Even though I felt I should serve this with vanilla ice cream, I really wanted to serve it with baci gelato and the combination was fantastic! The tart was rich and relatively soft, with a crisp pastry. The chocolate ganche on top was beautiful and very reflective, the hazelnut praline gave the tart a lovely crunch and all layers worked fantastically together.
A loose bottomed tart tin would have been very helpful in getting out the tart slices, as I had a few problems with removing the first few. Each part of the tart was quite easy, you just need to organise your time a bit, to make sure it’s ready on time. We had some leftovers, as this is a very rich tart, and it tastes gorgeous on the days afterward, so if you didn’t have time to make it on the day I would consider making it the day before.
Triple Chocolate Praline Tart
Recipe from Gourmet Traveller (my hints in italics)
Serves: 16
160ml pouring cream
40ml milk
200g dark chocolate (61% cocoa solids), finely chopped
Chocolate pastry
200g plain flour
60g pure icing sugar, sifted
30g Dutch-process cocoa
100g cold butter, coarsely chopped
2 egg yolks
(I had to add 2 tablespoons of cold water at the end for it to form a dough)
Milk chocolate praline filling
150g hazelnuts, roasted and skins removed
175g raw caster sugar
300ml pouring cream
400g milk chocolate, finely chopped
For chocolate pastry, process flour, icing sugar and cocoa in a food processor until combined. Add butter, process until mixture resembles fine crumbs, then add egg yolks, process to combine. (If you need to add some cold water add it now and process, I needed to do this as it was very crumbly). Turn onto a lightly floured work surface and bring pastry together with the heel of your hand. Wrap in plastic wrap, refrigerate for 1 hour to rest.
Preheat oven to 180°C. Roll out pastry on a lightly floured surface to 3mm thick and line a 28cm-diameter loose-bottomed tart tin, trimming edges (I used a quiche dish as that’s all I had). Refrigerate for 1 hour, then blind bake for 8-10 minutes (place a piece of baking paper in the tart and add rice, beans or weights), remove paper and weights and bake until dry and crisp (8-10 minutes).

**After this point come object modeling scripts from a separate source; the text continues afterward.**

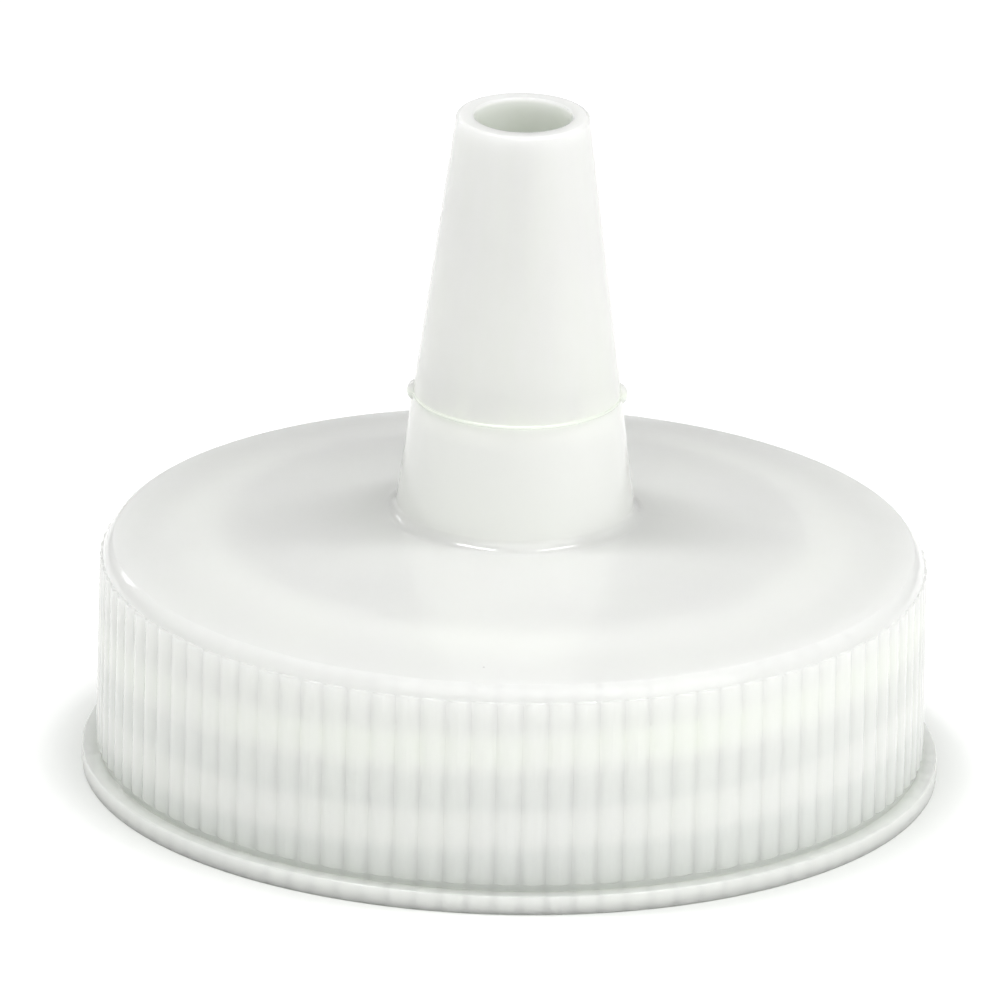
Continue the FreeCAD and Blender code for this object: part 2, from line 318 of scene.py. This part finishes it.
def make_floor():
    """Plain white table, with a faint glow away from the cap that keeps its dimmer parts white."""
    size = FLOOR_HALF_SIZE
    mesh = bpy.data.meshes.new("floor")
    corners = [(-size, -size, 0), (size, -size, 0), (size, size, 0), (-size, size, 0)]
    mesh.from_pydata(corners, [], [(0, 1, 2, 3)])
    floor = bpy.data.objects.new("floor", mesh)
    bpy.context.scene.collection.objects.link(floor)
    material, graph, shader = new_material("table_white")
    away = graph.ramp(Place(graph).radius, FLOOR_GLOW_START, FLOOR_GLOW_FULL)
    graph.put(shader.inputs["Emission Strength"], graph.times(away, FLOOR_GLOW))
    shader.inputs["Base Color"].default_value = (0.86, 0.86, 0.86, 1)
    shader.inputs["Emission Color"].default_value = (1, 1, 1, 1)
    shader.inputs["Roughness"].default_value = 0.7
    mesh.materials.append(material)


def make_world():
    """Even, dim surroundings."""
    world = bpy.data.worlds.new("studio")
    world.use_nodes = True
    surroundings = world.node_tree.nodes["Background"]
    surroundings.inputs["Color"].default_value = (1, 1, 1, 1)
    surroundings.inputs["Strength"].default_value = SURROUNDINGS_STRENGTH
    bpy.context.scene.world = world


def make_lights():
    """Two overhead panels for the crisp highlights, two soft boxes in front, and a low strip at the back."""
    add_area_light("overhead_right", (0.165, 0.02, 0.45), (0.17, 0.06), 0.75, (0.165, 0.02, 0))
    add_area_light("overhead_left", (-0.145, 0.02, 0.45), (0.15, 0.06), 0.85, (-0.145, 0.02, 0))
    add_area_light("front", (0, -0.35, 0.35), (0.5, 0.3), 0.57, (0, 0, 0.01))
    add_area_light("front_right", (0.32, -0.28, 0.25), (0.3, 0.3), 0.47, (0, 0, 0.01))
    add_area_light("back_left", (-0.3, 0.36, 0.2), (0.06, 0.16), 0.08, (0, 0, 0.01))


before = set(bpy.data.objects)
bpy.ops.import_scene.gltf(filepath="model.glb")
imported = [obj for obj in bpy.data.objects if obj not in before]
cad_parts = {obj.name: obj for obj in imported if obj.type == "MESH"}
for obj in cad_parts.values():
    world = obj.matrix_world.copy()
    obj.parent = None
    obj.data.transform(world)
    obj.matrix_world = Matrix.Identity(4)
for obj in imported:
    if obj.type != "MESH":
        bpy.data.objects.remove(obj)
cad_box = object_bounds()

make_camera(cad_box)
make_floor()
make_world()
make_lights()
FINISHES = {"cap_body": cap_plastic, "cone_nozzle": nozzle_plastic, "sealing_liner": liner_foam}
for name, finish in FINISHES.items():
    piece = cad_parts[name]
    piece.data.materials.clear()
    piece.data.materials.append(finish())
bpy.context.scene.view_settings.view_transform = "Standard"
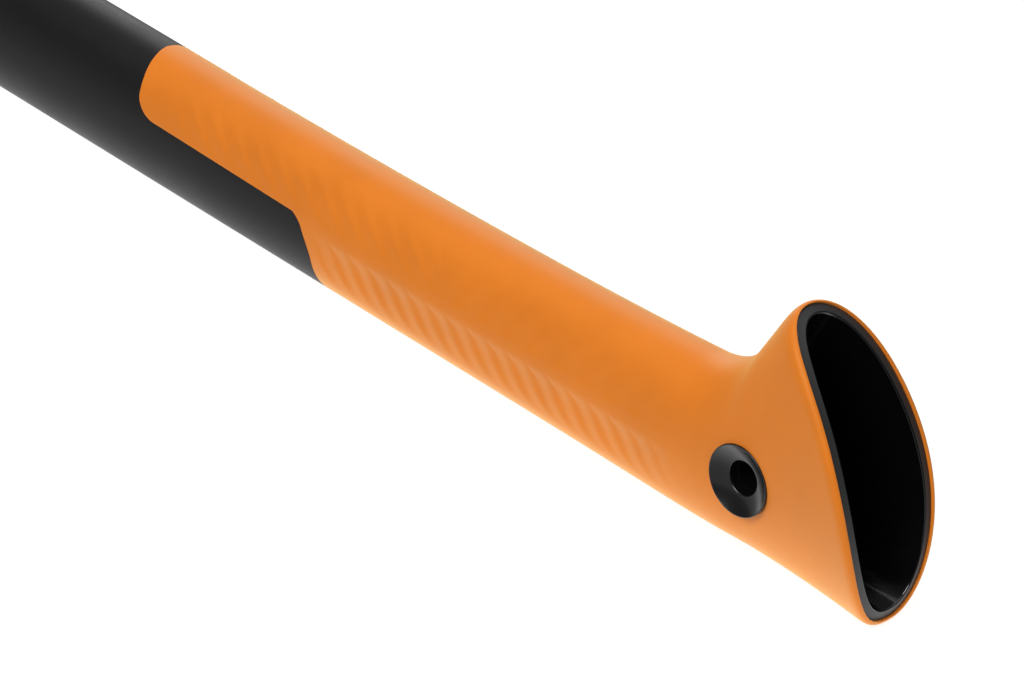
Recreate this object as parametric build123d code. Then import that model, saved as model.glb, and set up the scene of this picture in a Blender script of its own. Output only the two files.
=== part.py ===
from build123d import *

import os
from math import atan, cos, degrees, pi, radians, sin, sqrt, tan

# A felling axe: a forged head, moulded into the end of a hollow glass-fibre
# nylon handle, with a soft skin over the grip and an eyelet for a lanyard.
#
# The handle is drawn in its own frame. X runs along it to the butt, Z points to
# the belly, the side that the cutting edge faces, and the eyelet is at X = 0.
# The head is drawn upright on its poll. place() then leans the handle so that
# the axe rests on the poll and on the back of the butt.

# ---- driving dimensions, millimetres -------------------------------------
OVERALL_LENGTH = 710.0      # toe of the blade to the tip of the butt

GRIP_HALF_HEIGHT = 18.0     # straight part of the handle, back to belly
GRIP_HALF_WIDTH = 11.95
BELLY_EXPONENT = 2.27       # how square the section is, 2 being an ellipse
BACK_EXPONENT = 2.44
SWELL_START = -200.0        # the belly starts to swell here, towards the hook
SWELL_SQUARE = 5.0          # swell at the eyelet, from the square term
SWELL_FOURTH = 1.3          # and from the fourth power

HOOK_START = -25.0          # where the belly turns up into the hook
HOOK_RADIUS = 22.7
HOOK_ANGLE = 63.3           # slope of the hook's front face at its tip
HOOK_EXPONENT = 2.0         # the section is rounder on top of the hook
HOOK_ROUND = 5.0            # and fully so from here
BUTT_WIDEN_START = -70.0
BUTT_HALF_WIDTH = 13.0      # at the eyelet
MOUTH_HALF_WIDTH = 18.4     # where the flare meets the mouth
MOUTH_X = 35.0
FLARE_STRAIGHT = 0.35       # share of the flare that grows evenly
BACK_FLARE_START = -20.0
BACK_FLARE = 1.75
BACK_FLARE_LENGTH = 58.0
CUT_CENTRE = (-34.9, -14.4)  # the mouth is cut on a cylinder across the handle
CUT_RADIUS = 74.3

WALL = 4.4                  # handle wall, skin included
SKIN = 1.65                 # soft grip skin
BUTT_FORM_START = -224.0    # straight and even between the neck and here
BUTT_FORM_END = 48.0        # the sections run on past the mouth cut
BUTT_SPACING = 8.0
NECK_SPACING = 10.0
HOUSING_HALF_HEIGHT = 32.0
HOUSING_HALF_WIDTH = 16.5
HOUSING_EXPONENT = 4.0

TONGUE_END = -215.0         # grip skin: end of the tongue along the belly
TONGUE_EDGE = 3.2           # lower edge of the tongue
TONGUE_SLANT = 6.0          # the tongue's end leans by this much
TONGUE_RISE = 0.7           # its lower edge rises a little to the end
TONGUE_TIP = 1.0            # radius of its lower corner
STEP_BEND = 6.0             # radii where the edge steps down to the back
STEP_TURN = 4.0
STEP_EASE = 12.0
WRAP_START = -145.0         # the skin goes all round from here to the mouth

EYELET_Z = 4.4
EYELET_RADIUS = 9.1
EYELET_FACE = 13.5          # rim of the eyelet from the middle plane
FLANGE_DEPTH = 2.4
SOCKET_BORE = 4.35
SOCKET_WALL = 1.1
PLUG_BORE = 3.7
PLUG_END = 9.0              # how far the plug's sleeve reaches past the middle
FLARE_DEPTH = 1.8           # bell mouth of each half
FLARE_RADIUS = 8.3

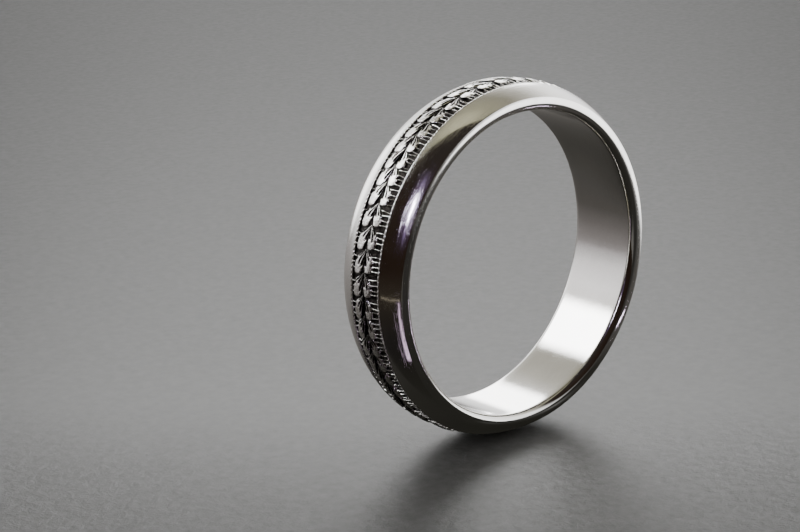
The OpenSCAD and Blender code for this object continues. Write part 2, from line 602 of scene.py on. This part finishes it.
def leaf(shape, side, start, rng):
    """Vertices, faces and face materials (0 bright-cut, 1 painted shade) of one closed leaf."""
    grooves = [(place + rng.uniform(-0.02, 0.02), length + rng.uniform(-0.12, 0.12))
               for place, length in shape["grooves"]]
    tau = across_samples(grooves)
    u, v = leaf_places(shape, tau)
    stretch = 1 + rng.uniform(-0.05, 0.03)
    height = leaf_height(tau, rng)
    cut = leaf_cut(shape, tau, grooves, rng)
    height = np.minimum(height - GROOVE_DEPTH * cut, -CLOSEST)
    theta = start + LEAF_STEP * (u * stretch + rng.uniform(-0.015, 0.015))
    y = side * v * WIRE_IN_Y * (1 + rng.uniform(-0.015, 0.01))
    r = dome_r(y)
    top = ring_points(theta, y, r + height).reshape(-1, 3)
    under = ring_points(theta, y, r - SKIRT_DEPTH).reshape(-1, 3)
    n_s, n_t, count = len(ALONG), len(tau), len(top)
    cell_cut = (cut[:-1, :-1] + cut[1:, :-1] + cut[:-1, 1:] + cut[1:, 1:]) / 4
    # Grooved cells and all hidden faces get the painted-shade metal.
    mats = (cell_cut > PAINTED_SHADE_FROM_CUT).astype(int).reshape(-1).tolist()
    rim = grid_rim(n_s, n_t)
    walls = [[a, b, b + count, a + count] for a, b in zip(rim, rim[1:] + rim[:1])]
    hidden = grid_faces(n_s, n_t, False, False, count) + walls
    return (np.vstack([top, under]), grid_faces(n_s, n_t, False, False) + hidden,
            mats + [1] * len(hidden))


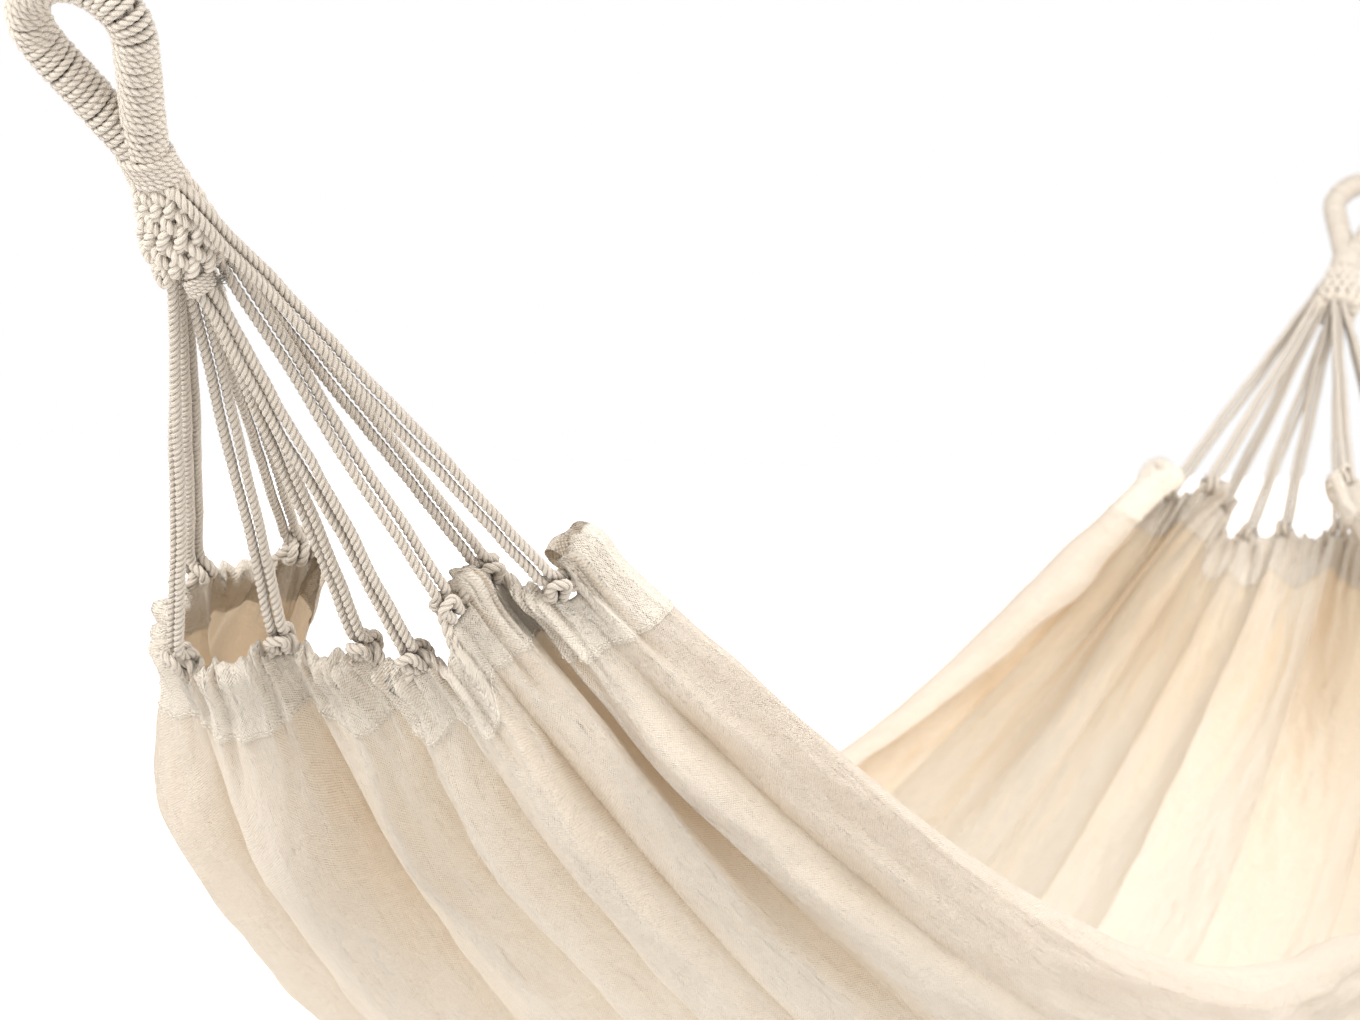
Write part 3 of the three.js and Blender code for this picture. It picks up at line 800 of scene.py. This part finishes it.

Meanwhile, for praline filling, spread hazelnuts on an oiled baking tray, set aside. Combine sugar and 60ml water in a small saucepan, stir over medium-high heat until sugar dissolves. Bring to the boil, cook until dark caramel in colour (4-5 minutes), pour over nuts. Stand until cool and set (8-10 minutes), process in a food processor until finely ground, set aside.
Bring cream to the simmer in a small saucepan over medium heat, add chocolate, stir until smooth, remove from heat, stir in two-thirds of praline mixture (reserve remaining to serve). Spoon into pastry case, smooth top, refrigerate until just set (1½-2 hours).
Combine cream and milk in a small saucepan, bring to the simmer over medium-high heat. Add dark chocolate, remove from heat, stir until smooth. Spread over tart, refrigerate until just set (45 minutes-1 hour). Cut into wedges with a hot knife and serve immediately scattered with reserved praline. (I would also suggest serving this with vanilla ice cream, whipped cream or baci gelato).
Oh that looks divine! I can’t believe how smooth and shiny that top layer of chocolate is, I’m drooling.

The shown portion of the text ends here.